Buradaki “aylar sonra” vurgusu önemlidir, çünkü yeni-Osmanlı “Menbic Mutabakatı”nın ihlal edildiğinin farkındadır. Mutabakat ile kastettiğim ise şudur: ABD, Türkiye’ye Fırat’ın batı yakasındaki Menbic’e girecek SDG güçlerinin çoğunluğunu YPG’lilerin oluşturmayacağı, operasyon tamamlandıktan sonra ise YPG’lilerin kentte kalmayacakları sözünü vermiştir. Bunu da Dışişleri Bakanı sonradan Bakanlık yetkilileri yalanlasa da, “ABD’yle aramızda gizli bir anlaşma var” diyerek teyit etmiştir. Ancak yeni-Osmanlı bir kez daha hayal kırıklığına uğramıştır, çünkü ABD anlaşmaya uymamış ve Menbic “Kürt koridoru”nun tamamlanmasındaki en önemli aşamalardan biri anlamına gelmiştir.

Yine de mesele basitçe “mutabakatın ihlali” üzerinden anlaşılamaz; çünkü Menbic operasyonunun başlamasıyla bitişi arasında 15 Temmuz Darbe Girişimi gerçekleşmiş, ABD’nin darbeye ilişkin tutumu Türkiye-ABD ilişkilerini tarihin en kötü noktasına sürüklerken, Rusya ve İran’la büyük bir yakınlaşma yaşanmıştır. Dolayısıyla Cerablus’u bu denklem içerisine yerleştirmek gerekmektedir: Cerablus, yeni-Osmanlı’nın ABD’yle olan ilişkileri yeniden tesis ederken kullanmak istediği kozlardan biridir ve pazarlık masasına sürülmüş durumdadır.

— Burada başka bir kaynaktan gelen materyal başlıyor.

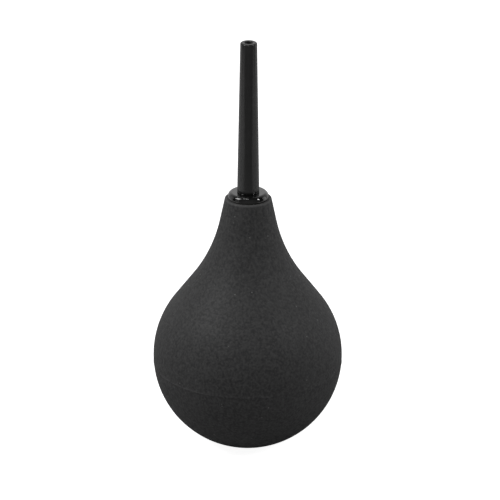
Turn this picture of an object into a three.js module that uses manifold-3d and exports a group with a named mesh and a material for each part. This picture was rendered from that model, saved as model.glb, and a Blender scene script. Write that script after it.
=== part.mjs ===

ABD’nin ise dağılmış devlet manzarasına rağmen halen önemli bir müttefiki olan Türkiye’yi kolay kolay gözden çıkarmayacağını ve Cerablus konusunda destekleyeceğini söylemek mümkün görünmektedir. Büyük ihtimalle Cerablus’u Türkiye-ABD destekli “muhalifler”in alması istenecek, oluşturulacak 15 km derinliğindeki bir cep bölge ile Kürt koridoruna ilişkin endişelerin giderilmesi yönünde bir algı yaratılacaktır. Kantonlar ise doğrudan sınır boyunca değilse de, sınırın 15 km altından yine birleşmiş olacaktır. Yeni-Osmanlı çok büyük ihtimalle buna ikna edilmiş durumdadır, değilse de emin olun ki edilecektir. Bu, aynı zamanda müzakere masasının yakında olduğuna işaret etmektedir ki, bir süre sonra yeni bir çatışmasızlık sürecinin gündeme gelmesi şaşırtıcı olmayacaktır.

Peki evdeki hesap çarşıya uyacak mıdır, esas mesele budur. Erdoğan’ın Rusya ziyareti, İran dışişleri Bakanı’nın Türkiye’ye gelişi, dün gerçekleşen Barzani ziyareti, bugün Biden’in Türkiye’ye gelecek oluşu, Haseke’de YPG ile Suriye ordusu arasında yaşanan çatışmalar, Halep savaşındaki gelişmeler, IŞİD’in Türkiye’deki hücreleri… Hepsi zaten karmaşık olan Suriye denklemini iyiden iyiye karmaşıklaştırmıştır ve artık Suriye ile Türkiye’nin kaderi ortaktır, yaşanacak her şey birlikte yaşanacaktır.